### GIVEN TASK
Take the lines from the one bearing "module power_inlet() color([0.1, 0.1, 0.1])" to the one bearing "depsgraph = bpy.context.evaluated_depsgraph_get()", inclusive, and reproduce them exactly; include no other line.

· · · ·

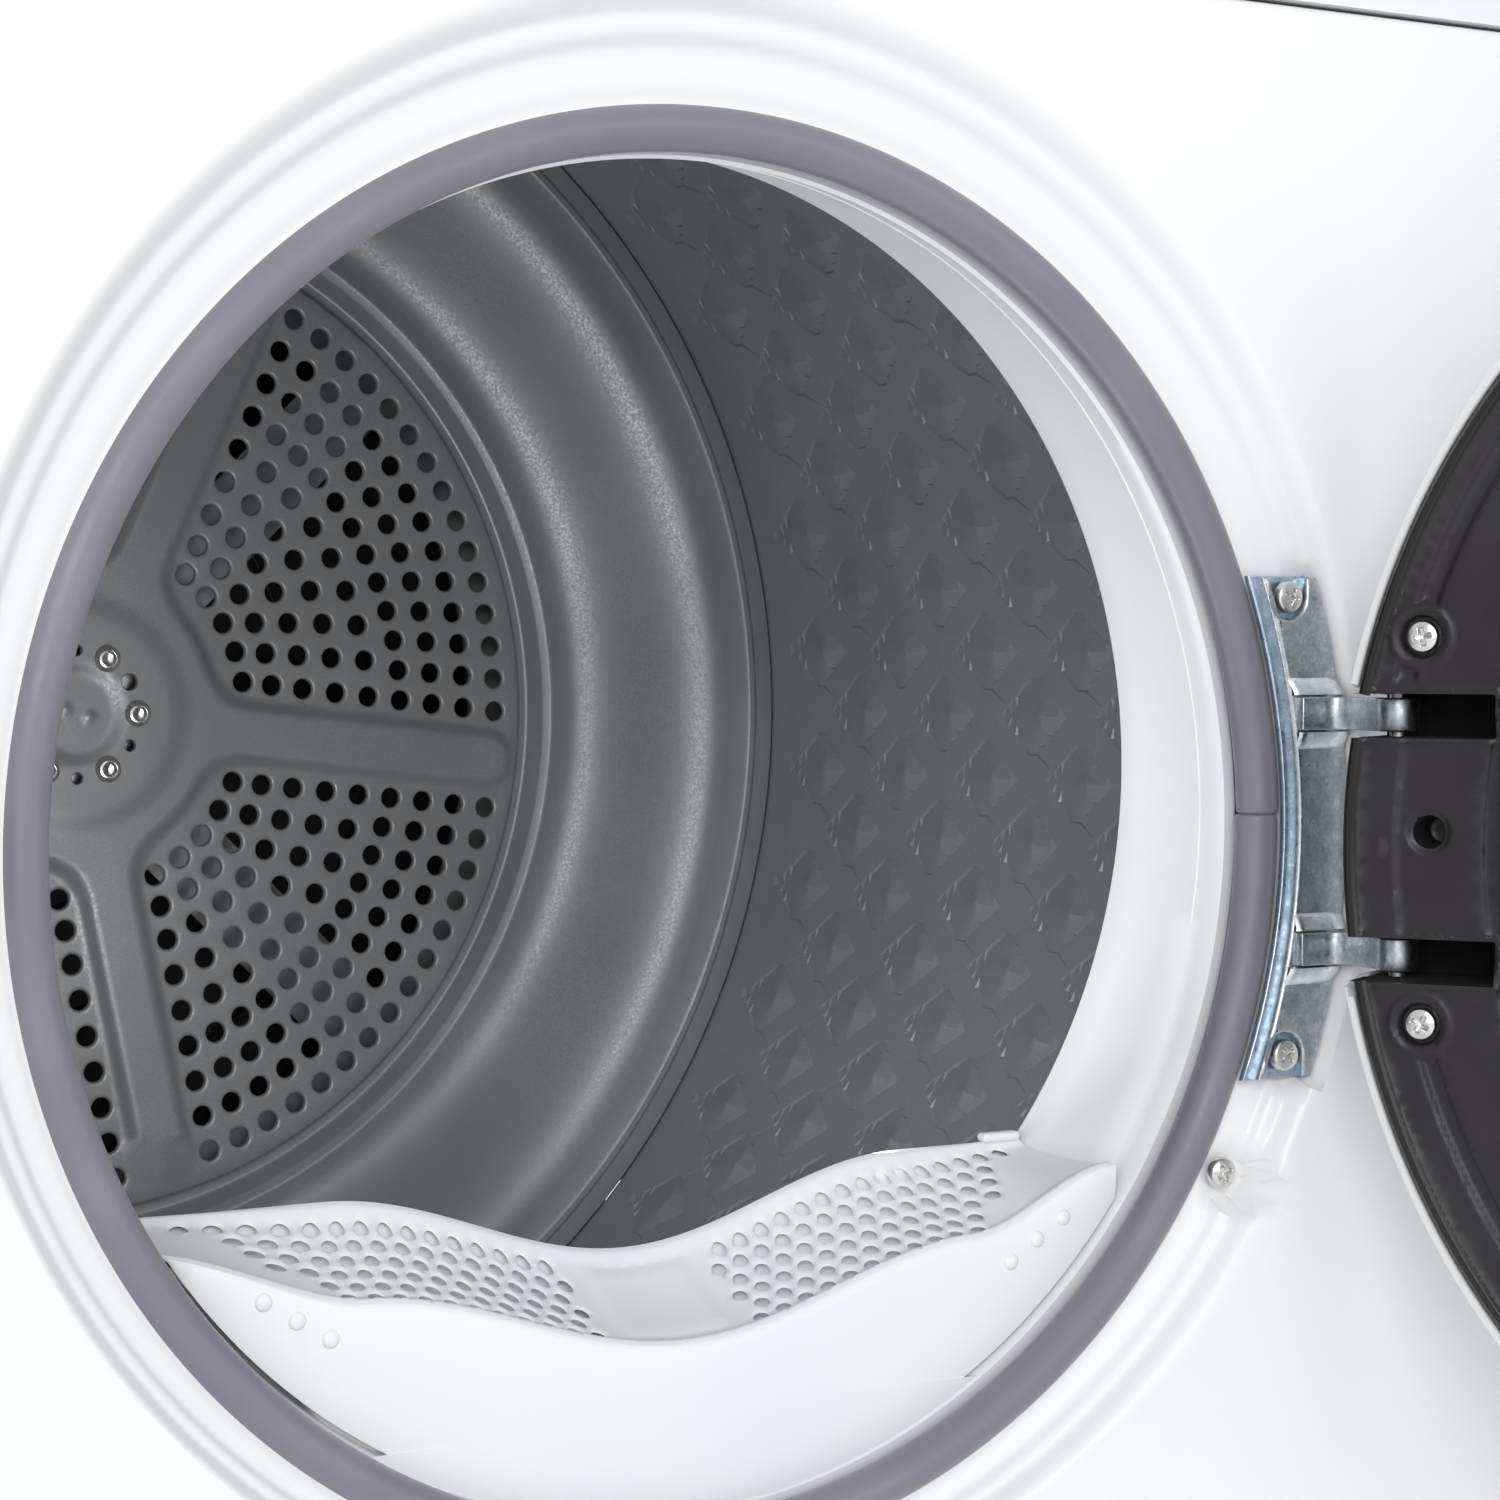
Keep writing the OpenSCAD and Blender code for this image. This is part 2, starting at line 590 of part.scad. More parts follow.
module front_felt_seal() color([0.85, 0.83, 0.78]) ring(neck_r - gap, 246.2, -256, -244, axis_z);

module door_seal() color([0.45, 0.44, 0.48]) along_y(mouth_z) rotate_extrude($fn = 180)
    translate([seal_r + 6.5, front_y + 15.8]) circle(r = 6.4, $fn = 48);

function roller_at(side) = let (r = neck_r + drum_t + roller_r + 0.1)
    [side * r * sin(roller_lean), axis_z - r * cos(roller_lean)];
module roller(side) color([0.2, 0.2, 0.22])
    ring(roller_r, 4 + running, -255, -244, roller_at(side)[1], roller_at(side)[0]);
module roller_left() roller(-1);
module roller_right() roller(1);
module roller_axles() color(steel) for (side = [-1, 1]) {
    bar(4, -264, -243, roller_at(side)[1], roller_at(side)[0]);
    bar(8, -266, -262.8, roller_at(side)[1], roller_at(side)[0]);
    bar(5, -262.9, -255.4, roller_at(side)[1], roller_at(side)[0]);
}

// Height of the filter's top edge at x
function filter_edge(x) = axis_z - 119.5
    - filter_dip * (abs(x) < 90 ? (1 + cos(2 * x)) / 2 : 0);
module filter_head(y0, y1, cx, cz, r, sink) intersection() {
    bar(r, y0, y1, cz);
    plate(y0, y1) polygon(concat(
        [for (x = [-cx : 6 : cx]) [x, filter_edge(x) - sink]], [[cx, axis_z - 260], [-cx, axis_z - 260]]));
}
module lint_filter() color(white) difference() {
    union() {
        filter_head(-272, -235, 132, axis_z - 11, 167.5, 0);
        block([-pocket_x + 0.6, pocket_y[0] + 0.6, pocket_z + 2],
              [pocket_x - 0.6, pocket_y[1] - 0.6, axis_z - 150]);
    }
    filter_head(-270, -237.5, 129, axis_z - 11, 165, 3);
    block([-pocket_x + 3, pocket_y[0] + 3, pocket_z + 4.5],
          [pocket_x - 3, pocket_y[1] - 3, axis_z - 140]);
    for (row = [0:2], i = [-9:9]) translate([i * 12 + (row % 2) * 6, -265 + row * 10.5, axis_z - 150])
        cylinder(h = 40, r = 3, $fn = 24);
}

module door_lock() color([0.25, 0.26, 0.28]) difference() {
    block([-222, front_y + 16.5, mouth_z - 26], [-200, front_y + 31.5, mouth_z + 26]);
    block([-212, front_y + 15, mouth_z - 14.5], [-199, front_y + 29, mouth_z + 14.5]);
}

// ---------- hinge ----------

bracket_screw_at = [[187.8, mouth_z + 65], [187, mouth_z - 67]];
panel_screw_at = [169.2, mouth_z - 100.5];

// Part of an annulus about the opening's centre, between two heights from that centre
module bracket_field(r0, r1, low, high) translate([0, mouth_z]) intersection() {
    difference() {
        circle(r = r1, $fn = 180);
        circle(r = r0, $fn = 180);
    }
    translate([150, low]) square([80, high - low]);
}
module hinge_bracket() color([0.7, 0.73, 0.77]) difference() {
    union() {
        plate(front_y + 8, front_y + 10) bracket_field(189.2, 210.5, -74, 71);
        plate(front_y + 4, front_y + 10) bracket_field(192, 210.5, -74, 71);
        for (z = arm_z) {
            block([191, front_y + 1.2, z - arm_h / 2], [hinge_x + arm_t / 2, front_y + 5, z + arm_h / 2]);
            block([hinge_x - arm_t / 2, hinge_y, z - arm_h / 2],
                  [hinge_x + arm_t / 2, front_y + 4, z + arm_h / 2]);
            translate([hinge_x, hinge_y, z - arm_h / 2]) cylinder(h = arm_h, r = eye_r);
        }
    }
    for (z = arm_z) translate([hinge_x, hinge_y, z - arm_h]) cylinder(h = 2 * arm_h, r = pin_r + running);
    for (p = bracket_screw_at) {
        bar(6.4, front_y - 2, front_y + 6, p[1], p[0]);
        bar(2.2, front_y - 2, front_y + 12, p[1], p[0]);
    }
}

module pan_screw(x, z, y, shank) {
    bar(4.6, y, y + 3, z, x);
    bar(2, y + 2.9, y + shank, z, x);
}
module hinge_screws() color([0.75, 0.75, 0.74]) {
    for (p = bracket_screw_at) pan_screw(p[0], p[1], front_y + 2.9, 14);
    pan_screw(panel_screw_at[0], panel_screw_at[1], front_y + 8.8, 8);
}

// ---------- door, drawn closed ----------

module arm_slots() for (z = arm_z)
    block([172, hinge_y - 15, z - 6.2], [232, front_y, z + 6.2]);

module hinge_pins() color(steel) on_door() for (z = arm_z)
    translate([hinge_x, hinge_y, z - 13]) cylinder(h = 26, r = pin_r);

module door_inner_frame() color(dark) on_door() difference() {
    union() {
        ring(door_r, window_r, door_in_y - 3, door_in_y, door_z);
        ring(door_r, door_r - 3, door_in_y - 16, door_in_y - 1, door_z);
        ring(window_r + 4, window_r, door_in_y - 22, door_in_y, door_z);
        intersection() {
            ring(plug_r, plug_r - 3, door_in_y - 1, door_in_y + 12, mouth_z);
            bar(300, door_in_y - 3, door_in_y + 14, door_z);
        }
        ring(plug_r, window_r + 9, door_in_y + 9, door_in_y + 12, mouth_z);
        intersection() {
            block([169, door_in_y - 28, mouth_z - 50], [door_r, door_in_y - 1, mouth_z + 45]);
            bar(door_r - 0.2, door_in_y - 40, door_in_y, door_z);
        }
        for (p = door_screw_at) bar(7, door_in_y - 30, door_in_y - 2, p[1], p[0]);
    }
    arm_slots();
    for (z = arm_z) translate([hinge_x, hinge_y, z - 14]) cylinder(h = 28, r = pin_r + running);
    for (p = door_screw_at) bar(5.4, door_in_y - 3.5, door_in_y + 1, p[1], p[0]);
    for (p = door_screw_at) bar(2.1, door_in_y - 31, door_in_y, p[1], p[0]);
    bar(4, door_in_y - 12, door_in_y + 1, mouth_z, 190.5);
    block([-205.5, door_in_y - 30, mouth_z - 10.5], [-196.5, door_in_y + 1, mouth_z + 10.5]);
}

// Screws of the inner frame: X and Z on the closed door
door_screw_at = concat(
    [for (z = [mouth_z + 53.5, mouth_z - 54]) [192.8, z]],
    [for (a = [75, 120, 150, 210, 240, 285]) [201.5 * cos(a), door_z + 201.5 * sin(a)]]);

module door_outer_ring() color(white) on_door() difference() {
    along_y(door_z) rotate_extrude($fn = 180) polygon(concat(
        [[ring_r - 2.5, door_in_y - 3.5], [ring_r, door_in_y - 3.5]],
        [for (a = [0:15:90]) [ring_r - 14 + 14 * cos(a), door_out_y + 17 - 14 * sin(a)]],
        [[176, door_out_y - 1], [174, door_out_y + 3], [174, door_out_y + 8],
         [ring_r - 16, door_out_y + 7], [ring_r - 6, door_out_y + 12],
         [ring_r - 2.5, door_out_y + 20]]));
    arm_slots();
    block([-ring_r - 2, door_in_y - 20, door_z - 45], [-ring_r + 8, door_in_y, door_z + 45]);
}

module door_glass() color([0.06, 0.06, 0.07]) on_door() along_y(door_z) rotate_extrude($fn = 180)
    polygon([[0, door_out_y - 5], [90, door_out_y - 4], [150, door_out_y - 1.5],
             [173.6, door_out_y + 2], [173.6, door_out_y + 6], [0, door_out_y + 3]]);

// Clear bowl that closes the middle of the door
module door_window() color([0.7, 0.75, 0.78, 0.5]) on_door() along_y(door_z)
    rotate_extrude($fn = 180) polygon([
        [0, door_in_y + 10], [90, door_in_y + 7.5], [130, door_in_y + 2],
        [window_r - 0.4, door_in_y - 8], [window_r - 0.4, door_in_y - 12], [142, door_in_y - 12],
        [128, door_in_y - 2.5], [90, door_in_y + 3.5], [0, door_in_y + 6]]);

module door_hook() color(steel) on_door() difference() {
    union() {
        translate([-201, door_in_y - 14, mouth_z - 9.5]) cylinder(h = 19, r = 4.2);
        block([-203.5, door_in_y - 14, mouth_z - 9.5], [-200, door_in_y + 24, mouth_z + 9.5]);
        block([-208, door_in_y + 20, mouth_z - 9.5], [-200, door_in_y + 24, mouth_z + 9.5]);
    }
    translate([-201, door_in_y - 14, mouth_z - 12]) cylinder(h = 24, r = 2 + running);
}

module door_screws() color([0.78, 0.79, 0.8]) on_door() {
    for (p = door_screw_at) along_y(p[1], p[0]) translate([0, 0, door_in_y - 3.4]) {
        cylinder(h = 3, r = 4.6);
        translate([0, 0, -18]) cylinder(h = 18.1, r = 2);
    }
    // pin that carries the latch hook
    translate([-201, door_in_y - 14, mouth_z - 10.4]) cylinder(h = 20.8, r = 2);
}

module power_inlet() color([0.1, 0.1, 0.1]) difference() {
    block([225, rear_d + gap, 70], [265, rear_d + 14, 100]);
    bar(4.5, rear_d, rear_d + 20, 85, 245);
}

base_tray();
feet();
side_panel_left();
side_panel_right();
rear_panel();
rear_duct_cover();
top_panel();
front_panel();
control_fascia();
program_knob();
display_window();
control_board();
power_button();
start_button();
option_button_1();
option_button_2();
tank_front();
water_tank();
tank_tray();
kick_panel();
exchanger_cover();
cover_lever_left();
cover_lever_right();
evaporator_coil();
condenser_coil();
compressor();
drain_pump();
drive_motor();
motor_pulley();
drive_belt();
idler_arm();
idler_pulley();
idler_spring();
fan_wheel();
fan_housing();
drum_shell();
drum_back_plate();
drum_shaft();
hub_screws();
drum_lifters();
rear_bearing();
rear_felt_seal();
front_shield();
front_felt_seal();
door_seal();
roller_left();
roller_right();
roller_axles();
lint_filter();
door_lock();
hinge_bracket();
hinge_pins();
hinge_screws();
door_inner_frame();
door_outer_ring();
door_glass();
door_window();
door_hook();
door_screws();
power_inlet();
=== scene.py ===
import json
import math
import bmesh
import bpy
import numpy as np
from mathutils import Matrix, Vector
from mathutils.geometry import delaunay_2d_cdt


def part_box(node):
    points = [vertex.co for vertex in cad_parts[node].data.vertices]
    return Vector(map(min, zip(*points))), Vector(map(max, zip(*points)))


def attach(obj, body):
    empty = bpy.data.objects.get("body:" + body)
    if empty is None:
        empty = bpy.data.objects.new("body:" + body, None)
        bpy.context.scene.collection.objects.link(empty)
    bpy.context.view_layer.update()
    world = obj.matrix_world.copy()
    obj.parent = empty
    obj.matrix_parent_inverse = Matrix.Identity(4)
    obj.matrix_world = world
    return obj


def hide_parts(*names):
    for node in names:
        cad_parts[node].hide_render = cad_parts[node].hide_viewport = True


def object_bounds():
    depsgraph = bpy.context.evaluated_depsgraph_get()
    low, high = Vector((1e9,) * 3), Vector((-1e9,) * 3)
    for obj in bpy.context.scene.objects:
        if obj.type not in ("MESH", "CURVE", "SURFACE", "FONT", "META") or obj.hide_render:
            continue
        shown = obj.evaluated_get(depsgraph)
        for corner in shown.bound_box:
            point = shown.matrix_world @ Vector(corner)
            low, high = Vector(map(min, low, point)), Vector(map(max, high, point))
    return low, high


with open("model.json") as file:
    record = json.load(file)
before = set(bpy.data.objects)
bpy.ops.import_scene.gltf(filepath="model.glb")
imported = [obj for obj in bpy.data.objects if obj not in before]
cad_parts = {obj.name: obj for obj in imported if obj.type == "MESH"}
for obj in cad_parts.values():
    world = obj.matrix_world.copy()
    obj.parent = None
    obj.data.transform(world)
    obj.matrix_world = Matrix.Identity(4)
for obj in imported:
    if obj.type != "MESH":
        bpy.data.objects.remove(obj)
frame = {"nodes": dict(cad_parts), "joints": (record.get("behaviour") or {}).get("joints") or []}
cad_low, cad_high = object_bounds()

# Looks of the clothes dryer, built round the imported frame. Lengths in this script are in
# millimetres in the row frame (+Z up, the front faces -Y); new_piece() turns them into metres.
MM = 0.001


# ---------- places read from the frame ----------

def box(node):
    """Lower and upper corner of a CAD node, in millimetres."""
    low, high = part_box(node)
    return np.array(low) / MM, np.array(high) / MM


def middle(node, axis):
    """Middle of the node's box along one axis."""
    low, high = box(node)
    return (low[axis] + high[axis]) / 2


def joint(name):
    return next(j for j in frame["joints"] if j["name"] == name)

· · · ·

### EXERCISE RESPONSE
module power_inlet() color([0.1, 0.1, 0.1]) difference() {
    block([225, rear_d + gap, 70], [265, rear_d + 14, 100]);
    bar(4.5, rear_d, rear_d + 20, 85, 245);
}

base_tray();
feet();
side_panel_left();
side_panel_right();
rear_panel();
rear_duct_cover();
top_panel();
front_panel();
control_fascia();
program_knob();
display_window();
control_board();
power_button();
start_button();
option_button_1();
option_button_2();
tank_front();
water_tank();
tank_tray();
kick_panel();
exchanger_cover();
cover_lever_left();
cover_lever_right();
evaporator_coil();
condenser_coil();
compressor();
drain_pump();
drive_motor();
motor_pulley();
drive_belt();
idler_arm();
idler_pulley();
idler_spring();
fan_wheel();
fan_housing();
drum_shell();
drum_back_plate();
drum_shaft();
hub_screws();
drum_lifters();
rear_bearing();
rear_felt_seal();
front_shield();
front_felt_seal();
door_seal();
roller_left();
roller_right();
roller_axles();
lint_filter();
door_lock();
hinge_bracket();
hinge_pins();
hinge_screws();
door_inner_frame();
door_outer_ring();
door_glass();
door_window();
door_hook();
door_screws();
power_inlet();
=== scene.py ===
import json
import math
import bmesh
import bpy
import numpy as np
from mathutils import Matrix, Vector
from mathutils.geometry import delaunay_2d_cdt


def part_box(node):
    points = [vertex.co for vertex in cad_parts[node].data.vertices]
    return Vector(map(min, zip(*points))), Vector(map(max, zip(*points)))


def attach(obj, body):
    empty = bpy.data.objects.get("body:" + body)
    if empty is None:
        empty = bpy.data.objects.new("body:" + body, None)
        bpy.context.scene.collection.objects.link(empty)
    bpy.context.view_layer.update()
    world = obj.matrix_world.copy()
    obj.parent = empty
    obj.matrix_parent_inverse = Matrix.Identity(4)
    obj.matrix_world = world
    return obj


def hide_parts(*names):
    for node in names:
        cad_parts[node].hide_render = cad_parts[node].hide_viewport = True


def object_bounds():
    depsgraph = bpy.context.evaluated_depsgraph_get()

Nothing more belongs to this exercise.